Now, that is really remarkable. And it takes us to the heart of one of the most profound statements of the Rambam. You will find it in book three, chapter thirty-two of his great philosophical masterwork, The Guide for the Perplexed. In it he asks a simple question. If God can do miracles, if God can change nature, if He can bring water from a rock and food from Heaven and divide the Red Sea itself, if God can change nature, why can’t He change human nature? Why not make us people who are naturally lovers of freedom, of justice, of compassion, of order? Why doesn’t God change us?
And the Rambam’s answer is incredible, he says, of course God can change us. But if He were to do so, He would take away the one greatest gift that He gave us: freedom itself. We’d become robots, programmed by God. We’d have no free will whatsoever, and therefore though it’s easy for God to change human nature, God will never do so because to be free we have to make that journey ourselves. And it’s a long journey, because as the Rambam says, people don’t change from being slaves to being free human beings overnight. It may take more than a generation.
The Rambam is telling us something that I think is so important in the world today, which is, let’s just restate it, if I may. It isn’t what God does for us that changes us. It’s what we do for God. The real wonder, the real hard task of freedom was not the signs, the wonders and the miracles. For the kids that’s the main thing. But for adults the main thing is that long journey that the Israelites had to take before they understood what freedom is and the responsibilities it brings with it, and that took a very long time indeed. And that is what we do for God. Or as John F. Kennedy famously said at the beginning of his inaugural address, the same revolutionary beliefs for which our forebears fought are still at issue around the globe, the belief that the rights of man come not from the generosity of the state, but from the hand of God. In other words, a free society is something we create for God. It’s not something He creates for us. He gives us the template, the destination but we have to make the journey.
Now, I can’t think of any story more relevant to the twenty-first century, because we have seen that great free societies, for instance in the Middle East, it’s not enough to take people out from under the hand of a tyrant, just to schlep people out from under Pharaoh, get rid of Saddam Hussein, get rid of Gaddafi. You don’t instantly create a free society. In fact, you create what has happened today, something pretty much like chaos.
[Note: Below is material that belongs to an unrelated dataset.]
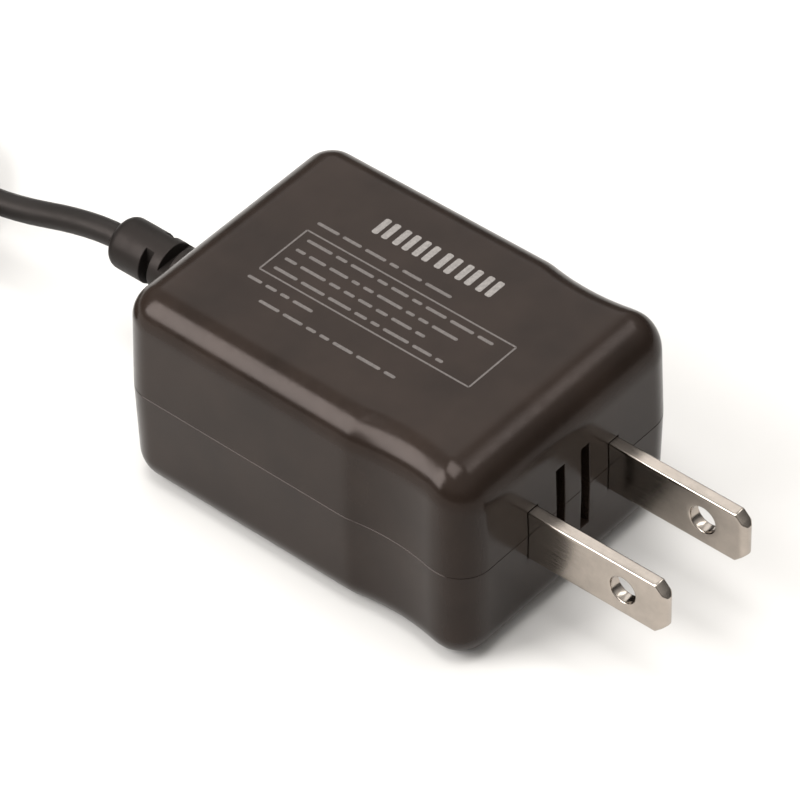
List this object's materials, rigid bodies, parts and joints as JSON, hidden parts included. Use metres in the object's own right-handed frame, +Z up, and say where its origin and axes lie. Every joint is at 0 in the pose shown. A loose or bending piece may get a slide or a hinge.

What Thomas Hobbes called the ‘state of nature in which life is nasty, brutish and short.’ You create free societies by educating people in the demands of freedom.
And by educating them, that is what God wants of us. He doesn’t want us to take away people’s freedom. He wants us to create freedom, and God can only take us so far, the rest is up to us. According to the Rambam, there’s a very exciting thrill-packed story that we tell to children, but there is a tough story that we teach to ourselves, which is that God can change nature but He can’t change human nature and that is something we have to do for ourselves. Inspired by God, given strength by God, given courage and hope by God, but still, we have to do it ourselves.
I think in this year, of the hundredth anniversary of the Balfour Declaration and the fiftieth anniversary of the Six Day War, we should give thanks that the people of Israel and the State of Israel, the ones who built it, the ones who sustain it today, have in a strange way done just that. Yes, given strength by God and no doubt that they have created in a place that knew only tyranny and terror and the pursuit of power and the rule of force, they have created for the first time, a genuinely free society in our ancestral lands, in the land to which Abraham and then Moses and the Israelites journeyed. They’ve created and sustained a free society, and whether they consciously did so for religious reasons or not at all, but somehow the spirit of our ancestors lived on in them and somehow or other they did it nonetheless. And thus showed what the Jewish people is all about. That somehow or other, we are the people who, in ourselves, give testimony to something bigger than ourselves. And the State of Israel daily gives testimony to the fact that the God of freedom seeks the free worship of free human beings, who together create a free society.
So giving thanks for Israel, giving thanks to God for taking us there and bringing us back to there, that is the adult story of the Exodus, and one the world still needs to learn.
Chag kasher v’same’ach to all of you.